We set-up two computers: one with a Broderbund program called Play Room for the younger children, and one called Think Quick from the Learning Company on the other. It was not long before it was SRO beside each of the strangers who brought all this stuff to their daytime home. Just think back to the first time you held a joystick, much less mastered it. Remember again the pleasure you got from realizing that you could control that character on the screen by moving the control stick. It is OK to smile -- because now you know what we saw in the faces of children and maybe just a touch of how they felt.
Are you getting some sense of the pleasure you brought these kids? Good. Just because you can afford a more sophisticated computer, does not diminish the capabilities of your older equipment -- especially in the hands of kids who would not otherwise have that opportunity. Your support of Washington Apple Pi has brought new life to those venerable computers and the opportunity for a new generation of kids to experience the power to be their best. Good for you!
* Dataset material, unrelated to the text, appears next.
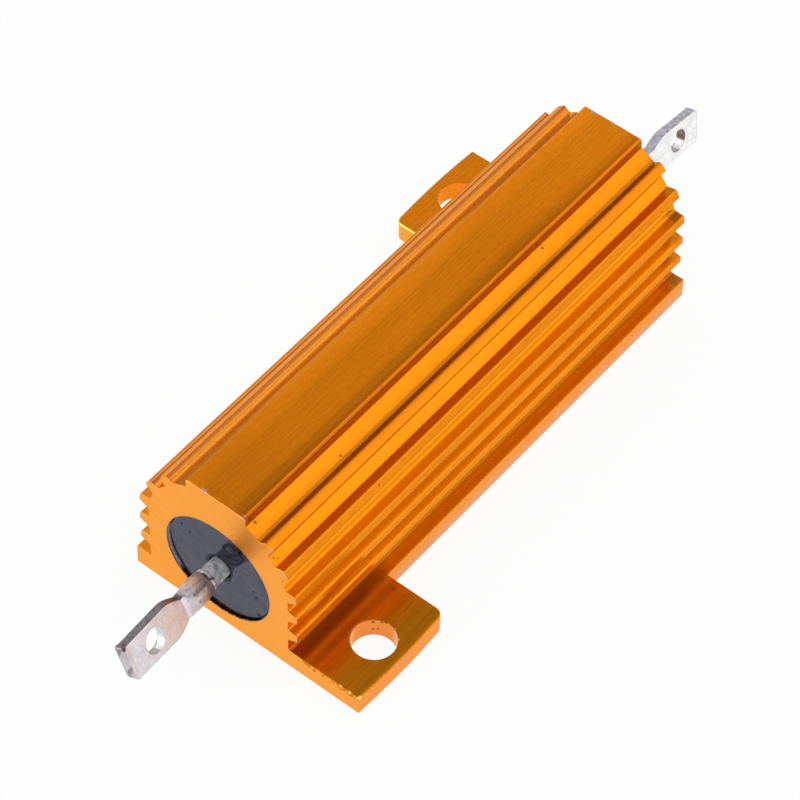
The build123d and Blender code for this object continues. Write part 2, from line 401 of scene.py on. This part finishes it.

This extensive undertaking, while well worth it, was not without costs. Think of the project as a milk stool. Two of the legs: need and assets are in abundance. It is the third leg, support resources to make it happen, that is the hardest to assemble. This project consumed scarce Washington Apple Pi resources: considerable volunteer time, lots of storage space, and scarce dollars. New sources for that third leg need to be found if we are to undertake another project on this scale. Grants, a different working relationship among the three component: donors--recipients--and ourselves, or additional outside support, will make it possible for me to again tell ya what we did with another "a hundred Apple IIs."